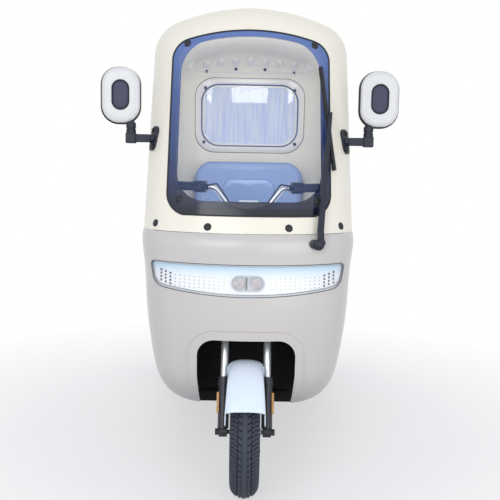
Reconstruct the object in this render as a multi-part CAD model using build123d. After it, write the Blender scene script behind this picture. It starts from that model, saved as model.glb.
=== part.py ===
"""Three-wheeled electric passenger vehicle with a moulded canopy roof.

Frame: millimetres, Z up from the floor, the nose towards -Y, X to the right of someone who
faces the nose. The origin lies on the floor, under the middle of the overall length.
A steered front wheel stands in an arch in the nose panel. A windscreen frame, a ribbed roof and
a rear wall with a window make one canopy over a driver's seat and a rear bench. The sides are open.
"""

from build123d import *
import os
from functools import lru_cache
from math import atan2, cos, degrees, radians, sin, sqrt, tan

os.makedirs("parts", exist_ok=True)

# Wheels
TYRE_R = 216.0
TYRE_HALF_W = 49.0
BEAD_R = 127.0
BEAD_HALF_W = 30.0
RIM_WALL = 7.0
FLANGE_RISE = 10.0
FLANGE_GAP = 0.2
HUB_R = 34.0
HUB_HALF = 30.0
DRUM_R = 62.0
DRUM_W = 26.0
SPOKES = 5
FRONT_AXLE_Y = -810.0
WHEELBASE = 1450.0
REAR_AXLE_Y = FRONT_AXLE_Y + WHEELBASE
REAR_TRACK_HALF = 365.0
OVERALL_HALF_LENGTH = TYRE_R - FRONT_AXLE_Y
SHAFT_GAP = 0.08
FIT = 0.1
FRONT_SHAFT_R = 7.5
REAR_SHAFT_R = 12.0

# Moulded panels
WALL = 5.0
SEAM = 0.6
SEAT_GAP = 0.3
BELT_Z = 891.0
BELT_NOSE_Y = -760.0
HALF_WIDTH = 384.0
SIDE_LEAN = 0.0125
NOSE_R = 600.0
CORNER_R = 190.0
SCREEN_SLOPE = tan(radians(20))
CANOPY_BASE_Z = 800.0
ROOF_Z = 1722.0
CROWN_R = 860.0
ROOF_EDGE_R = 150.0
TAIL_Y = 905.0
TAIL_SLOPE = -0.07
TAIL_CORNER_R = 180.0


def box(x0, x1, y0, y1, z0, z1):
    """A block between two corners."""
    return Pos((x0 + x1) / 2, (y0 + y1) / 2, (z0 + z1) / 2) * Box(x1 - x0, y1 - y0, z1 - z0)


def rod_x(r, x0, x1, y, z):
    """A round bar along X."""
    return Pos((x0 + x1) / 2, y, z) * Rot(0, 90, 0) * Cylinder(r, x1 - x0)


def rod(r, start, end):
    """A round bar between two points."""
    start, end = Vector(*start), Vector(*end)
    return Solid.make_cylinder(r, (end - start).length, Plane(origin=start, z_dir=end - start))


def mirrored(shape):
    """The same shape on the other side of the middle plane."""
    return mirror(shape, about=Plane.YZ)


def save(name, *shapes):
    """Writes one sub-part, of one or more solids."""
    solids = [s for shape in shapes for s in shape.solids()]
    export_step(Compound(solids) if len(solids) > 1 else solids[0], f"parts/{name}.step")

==

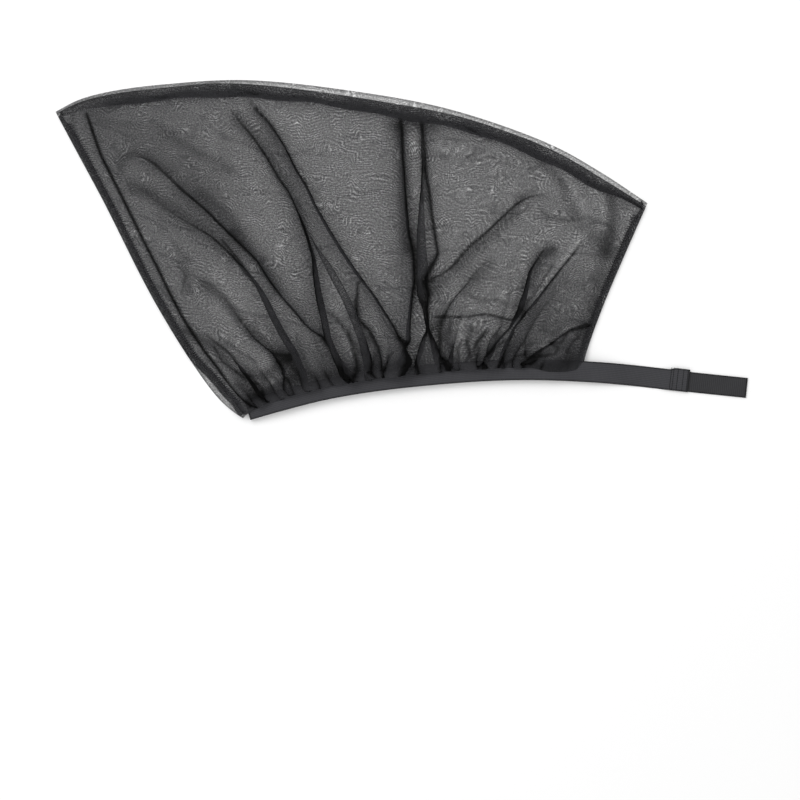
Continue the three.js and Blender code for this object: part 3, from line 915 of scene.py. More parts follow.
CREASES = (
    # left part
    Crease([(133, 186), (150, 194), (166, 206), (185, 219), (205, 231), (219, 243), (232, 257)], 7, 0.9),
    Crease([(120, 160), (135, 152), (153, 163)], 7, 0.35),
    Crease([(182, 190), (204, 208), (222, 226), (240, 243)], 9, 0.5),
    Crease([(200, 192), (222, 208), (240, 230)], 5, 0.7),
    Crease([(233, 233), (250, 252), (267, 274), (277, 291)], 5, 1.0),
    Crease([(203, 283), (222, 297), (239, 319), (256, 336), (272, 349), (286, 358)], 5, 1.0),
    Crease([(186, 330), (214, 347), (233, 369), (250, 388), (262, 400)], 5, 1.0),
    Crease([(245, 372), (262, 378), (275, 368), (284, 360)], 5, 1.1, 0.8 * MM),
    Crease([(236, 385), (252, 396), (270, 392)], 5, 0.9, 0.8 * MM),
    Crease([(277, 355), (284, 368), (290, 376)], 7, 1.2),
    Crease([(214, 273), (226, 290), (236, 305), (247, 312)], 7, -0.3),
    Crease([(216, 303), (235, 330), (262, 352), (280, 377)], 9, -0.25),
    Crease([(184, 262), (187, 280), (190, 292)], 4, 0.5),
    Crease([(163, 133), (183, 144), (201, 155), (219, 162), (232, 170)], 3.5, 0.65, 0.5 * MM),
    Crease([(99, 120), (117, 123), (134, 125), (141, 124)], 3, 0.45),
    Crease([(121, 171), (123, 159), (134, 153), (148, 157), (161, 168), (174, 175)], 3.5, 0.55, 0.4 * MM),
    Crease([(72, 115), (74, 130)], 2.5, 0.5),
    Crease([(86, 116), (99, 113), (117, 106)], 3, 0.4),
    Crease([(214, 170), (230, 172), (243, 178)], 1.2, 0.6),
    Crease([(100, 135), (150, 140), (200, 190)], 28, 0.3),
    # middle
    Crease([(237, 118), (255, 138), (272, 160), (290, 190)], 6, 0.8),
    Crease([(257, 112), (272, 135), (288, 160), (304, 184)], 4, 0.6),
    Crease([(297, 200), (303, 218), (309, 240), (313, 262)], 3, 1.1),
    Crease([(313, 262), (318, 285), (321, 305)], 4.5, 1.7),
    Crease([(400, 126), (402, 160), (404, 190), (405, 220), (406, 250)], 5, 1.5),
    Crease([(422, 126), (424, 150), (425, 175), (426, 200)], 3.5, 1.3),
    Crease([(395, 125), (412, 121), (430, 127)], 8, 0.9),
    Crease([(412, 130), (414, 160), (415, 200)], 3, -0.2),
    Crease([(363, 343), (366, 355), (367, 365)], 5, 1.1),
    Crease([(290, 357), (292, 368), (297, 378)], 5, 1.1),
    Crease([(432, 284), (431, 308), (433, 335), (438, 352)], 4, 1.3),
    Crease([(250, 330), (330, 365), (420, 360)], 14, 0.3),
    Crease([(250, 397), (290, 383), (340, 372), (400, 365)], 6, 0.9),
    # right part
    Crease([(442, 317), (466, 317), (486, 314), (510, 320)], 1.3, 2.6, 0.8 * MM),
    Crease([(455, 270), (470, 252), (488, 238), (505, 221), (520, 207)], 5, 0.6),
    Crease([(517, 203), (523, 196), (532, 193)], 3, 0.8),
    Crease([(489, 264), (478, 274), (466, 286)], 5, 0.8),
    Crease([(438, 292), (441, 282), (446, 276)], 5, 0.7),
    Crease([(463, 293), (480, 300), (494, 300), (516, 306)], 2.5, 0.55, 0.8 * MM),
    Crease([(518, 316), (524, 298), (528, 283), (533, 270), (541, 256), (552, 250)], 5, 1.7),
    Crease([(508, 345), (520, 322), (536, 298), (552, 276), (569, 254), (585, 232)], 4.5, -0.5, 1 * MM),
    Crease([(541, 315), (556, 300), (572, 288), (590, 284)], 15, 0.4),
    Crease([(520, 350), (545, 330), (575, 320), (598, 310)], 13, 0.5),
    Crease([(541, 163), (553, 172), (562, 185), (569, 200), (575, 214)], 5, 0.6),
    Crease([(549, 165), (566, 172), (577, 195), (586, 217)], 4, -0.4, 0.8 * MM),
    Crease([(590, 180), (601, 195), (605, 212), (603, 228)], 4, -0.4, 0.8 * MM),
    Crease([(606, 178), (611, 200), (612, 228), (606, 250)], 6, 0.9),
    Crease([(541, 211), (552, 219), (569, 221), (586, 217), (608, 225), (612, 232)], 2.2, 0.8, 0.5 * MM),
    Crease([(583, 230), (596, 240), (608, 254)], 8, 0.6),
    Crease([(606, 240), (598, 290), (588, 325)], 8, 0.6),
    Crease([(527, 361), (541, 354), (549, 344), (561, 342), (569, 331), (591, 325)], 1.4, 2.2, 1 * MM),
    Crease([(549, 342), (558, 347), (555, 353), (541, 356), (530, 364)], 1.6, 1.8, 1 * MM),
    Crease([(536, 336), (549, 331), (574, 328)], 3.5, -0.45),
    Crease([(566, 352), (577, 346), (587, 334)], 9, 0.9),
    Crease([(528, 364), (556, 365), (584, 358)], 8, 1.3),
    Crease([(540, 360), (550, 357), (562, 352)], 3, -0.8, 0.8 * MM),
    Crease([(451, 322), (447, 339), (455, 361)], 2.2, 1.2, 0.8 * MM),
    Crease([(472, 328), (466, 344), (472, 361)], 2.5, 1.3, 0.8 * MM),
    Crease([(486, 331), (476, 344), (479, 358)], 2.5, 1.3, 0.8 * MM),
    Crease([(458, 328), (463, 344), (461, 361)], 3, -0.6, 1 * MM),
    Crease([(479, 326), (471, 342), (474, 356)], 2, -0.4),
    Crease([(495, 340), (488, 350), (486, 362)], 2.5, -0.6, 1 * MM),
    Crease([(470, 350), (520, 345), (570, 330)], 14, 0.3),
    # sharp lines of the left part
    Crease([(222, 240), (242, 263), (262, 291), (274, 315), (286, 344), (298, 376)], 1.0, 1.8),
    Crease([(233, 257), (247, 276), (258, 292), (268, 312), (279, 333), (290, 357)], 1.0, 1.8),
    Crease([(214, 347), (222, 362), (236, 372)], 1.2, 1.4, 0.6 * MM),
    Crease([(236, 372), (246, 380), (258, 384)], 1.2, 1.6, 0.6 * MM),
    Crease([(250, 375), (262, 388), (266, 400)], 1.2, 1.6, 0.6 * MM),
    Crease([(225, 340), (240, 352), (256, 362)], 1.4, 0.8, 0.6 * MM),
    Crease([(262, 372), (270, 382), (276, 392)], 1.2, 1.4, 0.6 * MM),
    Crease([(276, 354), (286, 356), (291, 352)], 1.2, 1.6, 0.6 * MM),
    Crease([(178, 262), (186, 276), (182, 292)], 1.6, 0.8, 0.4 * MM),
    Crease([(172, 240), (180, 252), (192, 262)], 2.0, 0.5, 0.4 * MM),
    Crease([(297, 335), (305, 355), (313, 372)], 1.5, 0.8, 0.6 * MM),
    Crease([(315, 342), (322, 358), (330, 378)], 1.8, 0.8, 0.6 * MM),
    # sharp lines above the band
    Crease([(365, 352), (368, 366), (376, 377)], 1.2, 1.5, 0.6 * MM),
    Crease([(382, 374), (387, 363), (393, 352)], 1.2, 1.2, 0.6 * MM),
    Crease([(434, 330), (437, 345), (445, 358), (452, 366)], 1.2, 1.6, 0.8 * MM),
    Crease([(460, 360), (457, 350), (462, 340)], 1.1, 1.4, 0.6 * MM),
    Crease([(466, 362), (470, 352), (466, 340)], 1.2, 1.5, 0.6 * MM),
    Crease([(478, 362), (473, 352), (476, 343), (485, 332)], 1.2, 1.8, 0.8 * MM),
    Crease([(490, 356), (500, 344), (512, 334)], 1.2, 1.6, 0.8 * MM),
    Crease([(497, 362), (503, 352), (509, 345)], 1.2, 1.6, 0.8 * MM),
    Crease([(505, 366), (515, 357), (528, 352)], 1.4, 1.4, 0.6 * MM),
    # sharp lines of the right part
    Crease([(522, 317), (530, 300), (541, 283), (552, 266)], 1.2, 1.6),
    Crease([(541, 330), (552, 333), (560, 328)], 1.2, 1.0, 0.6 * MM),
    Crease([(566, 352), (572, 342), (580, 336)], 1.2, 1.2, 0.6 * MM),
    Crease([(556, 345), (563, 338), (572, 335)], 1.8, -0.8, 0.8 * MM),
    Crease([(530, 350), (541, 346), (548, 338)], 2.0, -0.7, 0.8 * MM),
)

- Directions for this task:
Copy out exactly the lines running from the one with "Reconstruct the object" to the one with "return Pos((x0 + x1) / 2, y, z)", including both ends, and nothing more.

- The completed task:
Reconstruct the object in this render as a multi-part CAD model using build123d. After it, write the Blender scene script behind this picture. It starts from that model, saved as model.glb.
=== part.py ===
"""Three-wheeled electric passenger vehicle with a moulded canopy roof.

Frame: millimetres, Z up from the floor, the nose towards -Y, X to the right of someone who
faces the nose. The origin lies on the floor, under the middle of the overall length.
A steered front wheel stands in an arch in the nose panel. A windscreen frame, a ribbed roof and
a rear wall with a window make one canopy over a driver's seat and a rear bench. The sides are open.
"""

from build123d import *
import os
from functools import lru_cache
from math import atan2, cos, degrees, radians, sin, sqrt, tan

os.makedirs("parts", exist_ok=True)

# Wheels
TYRE_R = 216.0
TYRE_HALF_W = 49.0
BEAD_R = 127.0
BEAD_HALF_W = 30.0
RIM_WALL = 7.0
FLANGE_RISE = 10.0
FLANGE_GAP = 0.2
HUB_R = 34.0
HUB_HALF = 30.0
DRUM_R = 62.0
DRUM_W = 26.0
SPOKES = 5
FRONT_AXLE_Y = -810.0
WHEELBASE = 1450.0
REAR_AXLE_Y = FRONT_AXLE_Y + WHEELBASE
REAR_TRACK_HALF = 365.0
OVERALL_HALF_LENGTH = TYRE_R - FRONT_AXLE_Y
SHAFT_GAP = 0.08
FIT = 0.1
FRONT_SHAFT_R = 7.5
REAR_SHAFT_R = 12.0

# Moulded panels
WALL = 5.0
SEAM = 0.6
SEAT_GAP = 0.3
BELT_Z = 891.0
BELT_NOSE_Y = -760.0
HALF_WIDTH = 384.0
SIDE_LEAN = 0.0125
NOSE_R = 600.0
CORNER_R = 190.0
SCREEN_SLOPE = tan(radians(20))
CANOPY_BASE_Z = 800.0
ROOF_Z = 1722.0
CROWN_R = 860.0
ROOF_EDGE_R = 150.0
TAIL_Y = 905.0
TAIL_SLOPE = -0.07
TAIL_CORNER_R = 180.0


def box(x0, x1, y0, y1, z0, z1):
    """A block between two corners."""
    return Pos((x0 + x1) / 2, (y0 + y1) / 2, (z0 + z1) / 2) * Box(x1 - x0, y1 - y0, z1 - z0)


def rod_x(r, x0, x1, y, z):
    """A round bar along X."""
    return Pos((x0 + x1) / 2, y, z) * Rot(0, 90, 0) * Cylinder(r, x1 - x0)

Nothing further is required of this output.